At the peak of its growth in 2021, founder James Watt announced the purchase of the 9,300 acre Kinrara Estate in the Cairngorms for £8.8m, claiming that Brewdog was going to plant “the biggest ever” forest in Scotland to help regenerate ancient woodlands which would stretch over a “staggering” 19 sq. miles and involve millions of trees. Watt bizarrely said that this ‘Lost Forest’ would be bigger than “17 actual countries” and claimed that the forest would be “capable of sequestering up to 550,000 tonnes of CO2 each year”.
To facilitate this Brewdog reportedly sacked the six gamekeepers who lived and worked on the estate and set about a tree planting operation with £2.7m funding from the Scottish Government. Its methods raised concerns across nearly every part of the land management sector and it was therefore no surprise that over 50% of the trees that were planted in the ‘Lost Forest’ died leaving Brewdog with a significant liability.

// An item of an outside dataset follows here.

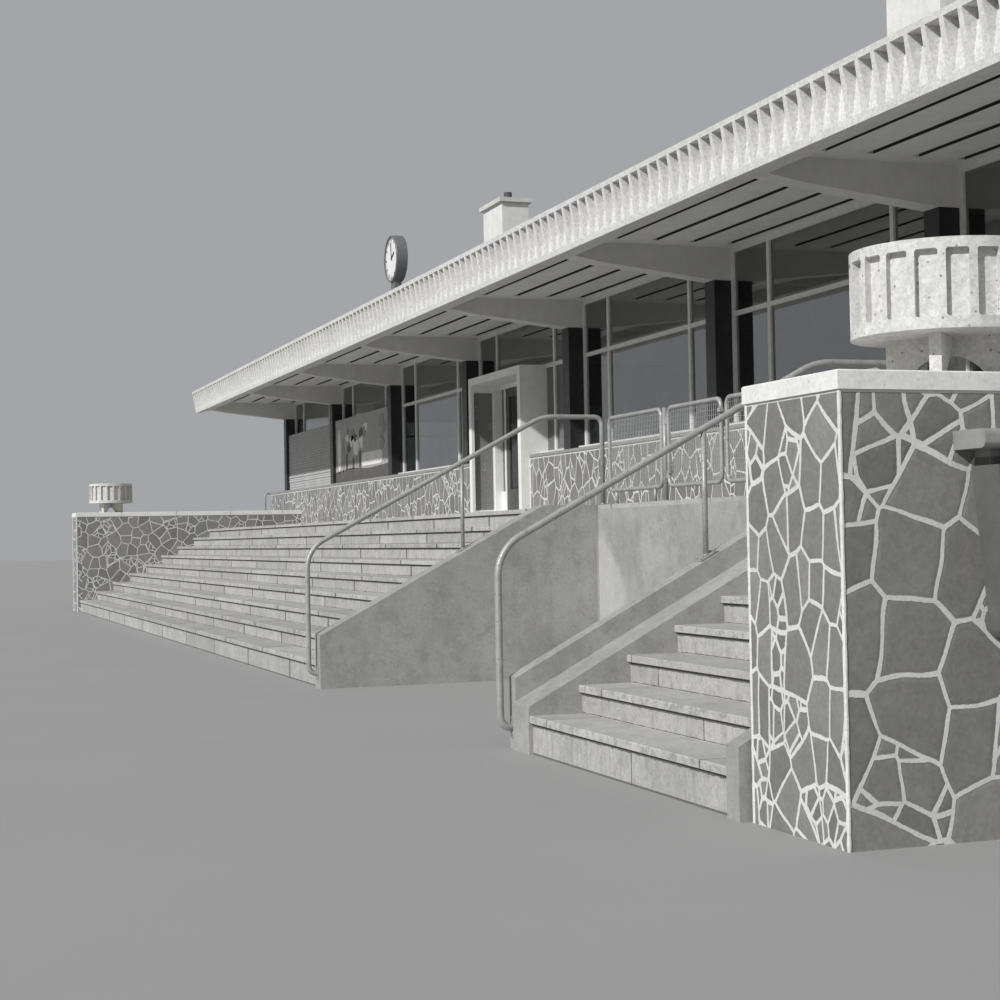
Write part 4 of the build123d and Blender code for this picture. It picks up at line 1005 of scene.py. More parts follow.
class Piece:
    """Collects mesh parts and turns them into one object on a body."""

    def __init__(self, name: str, finish: str, body: Body = Body.BUILDING) -> None:
        """Start an empty piece.

        Args:
            name: The object's name.
            finish: Name of its finish.
            body: The body that it rides on.
        """
        self.name = name
        self.finish = finish
        self.body = body
        self.mesh = bmesh.new()

    def box(self, low: Sequence[float], high: Sequence[float], bevel: float = 0.0) -> None:
        """Add a box between two corners, with its edges eased if asked.

        Args:
            low: The least corner.
            high: The greatest corner.
            bevel: Width of the eased edges, or 0.
        """
        centre = [(a + b) / 2 for a, b in zip(low, high)]
        size = [b - a for a, b in zip(low, high)]
        matrix = Matrix.Translation(centre) @ Matrix.Diagonal((*size, 1.0))
        made = bmesh.ops.create_cube(self.mesh, size=1.0, matrix=matrix)
        if bevel > 0.0:
            edges = list({edge for vert in made["verts"] for edge in vert.link_edges})
            bmesh.ops.bevel(self.mesh, geom=edges, offset=bevel, segments=2, affect="EDGES", profile=0.7)

    def block(self, centre: Vector, half: Sequence[float], bevel: float) -> None:
        """Add a box round a centre, given half its size."""
        self.box(centre - Vector(half), centre + Vector(half), bevel)

    def polygon(self, outline: Sequence[Vector], depth: Vector) -> None:
        """Add a prism from a flat outline to its far face, which lies off by a vector."""
        near = self.ring(Vector(), outline)
        self.skin([self.ring(depth, outline), near])

    def ring(self, centre: Vector, offsets: Iterable[Vector]) -> List[Vert]:
        """Add points round a centre and return them."""
        return [self.mesh.verts.new(centre + offset) for offset in offsets]

    def skin(self, rings: Sequence[List[Vert]], closed: bool = False, caps: bool = True) -> List[Face]:
        """Join rings of points by bands of faces.

        Args:
            rings: Rings of equal length in order.
            closed: Whether the last ring joins the first.
            caps: Whether both ends of an open row get a face.

        Returns:
            The new faces.
        """
        faces = []
        following = [*rings[1:], rings[0]] if closed else rings[1:]
        for one, two in zip(rings, following):
            for step, vert in enumerate(one):
                other = (step + 1) % len(one)
                faces.append(self.mesh.faces.new((vert, one[other], two[other], two[step])))
        if caps and not closed:
            faces += [self.mesh.faces.new(rings[0][::-1]), self.mesh.faces.new(rings[-1])]
        bmesh.ops.recalc_face_normals(self.mesh, faces=faces)
        return faces

    def tube(
        self, path: Sequence[Vector], radius: float, side: Vector, closed: bool = False, sides: int = 16
    ) -> None:
        """Sweep a round section along a flat path.

        Args:
            path: Points of the path in order.
            radius: Radius of the tube.
            side: Unit normal of the path's plane.
            closed: Whether the path returns to its start.
            sides: Number of sides of the section.
        """
        rings = []
        count = len(path)
        for index, point in enumerate(path):
            before = path[index - 1] if index or closed else None
            after = path[(index + 1) % count] if index < count - 1 or closed else None
            ahead = (after - point).normalized() if after is not None else (point - before).normalized()
            behind = (point - before).normalized() if before is not None else ahead
            tangent = (ahead + behind).normalized()
            across = side.cross(tangent).normalized() * (radius / max(0.3, tangent.dot(ahead)))
            turns = (math.tau * step / sides for step in range(sides))
            section = [side * (radius * math.cos(turn)) + across * math.sin(turn) for turn in turns]
            rings.append(self.ring(point, section))
        for face in self.skin(rings, closed):
            face.smooth = len(face.verts) == 4

    def rod(self, start: Vector, end: Vector, radius: float, side: Vector = ALONG_X, sides: int = 16) -> None:
        """Add a straight round bar."""
        self.tube([start, end], radius, side, sides=sides)

    def finished(self, wardrobe: Wardrobe, replaces: Sequence[str] = ()) -> bpy.types.Object:
        """Make the object, dress it and set it on its body.

        Args:
            wardrobe: The materials.
            replaces: CAD nodes that this piece stands for.

        Returns:
            The new object.
        """
        data = bpy.data.meshes.new(self.name)
        self.mesh.to_mesh(data)
        self.mesh.free()
        data.materials.append(wardrobe.by_name[self.finish])
        piece = bpy.data.objects.new(self.name, data)
        bpy.context.scene.collection.objects.link(piece)
        settle(piece, self.body, replaces)
        return piece


def settle(
    piece: bpy.types.Object, body: Body, replaces: Sequence[str] = ()
) -> None:
    """Args:
        piece: The finished object.
        body: The body that it rides on.
        replaces: CAD nodes that it stands for.
    """
    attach(piece, body.value)
    if replaces:
        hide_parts(*replaces)
    LOG.info("made %s with %d faces on %s", piece.name, len(piece.data.polygons), body.value)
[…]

Meanwhile, Brewdog’s popularity has not just been waning in the Highlands. Its beer has been dropped by 2,000 pubs and with losses mounting it has been unloading assets. This week it announced the sale of Kinrara to ‘natural capital asset manager’ Oxygen Conservation. The price Oxygen Conservation has paid is undisclosed but, given the current run on Scottish land, it would be no surprise if Brewdog has turned an undeserved profit on an estate where it has done nothing but serious damage in its short time as custodian. Time will tell whether Oxygen Conservation shows more concern for the estate and the local community, but giving its stated aim is to build a £1 billion land portfolio and off load it by 2030 that seems far from certain.
Kinrara is a model of how the highlands should not be managed and the irony is that in its desperation to move away from the traditional highland sporting estate, the Scottish land reform lobby has enabled this sort of exploitation. There might be disagreements between traditional estate owners and environmentalists about how upland Scotland is managed, but few doubt that both groups have a real and deep commitment to the land. That certainly cannot be said for Brewdog who simply used Kinrara and those who worked there as pawns in its marketing game. Nor is there any evidence that the plethora of natural capital companies springing up at the smell of money in the hills have any more of a long-term commitment to the land or its people.
There is plenty of middle ground shared by enlightened sporting estate owners and pragmatic environmental organisations, indeed, in many parts of the Highlands such landowners cooperate extremely successfully. That is the model for the future of the Highlands, not beer salesmen, asset strippers and those in search of a quick dollar.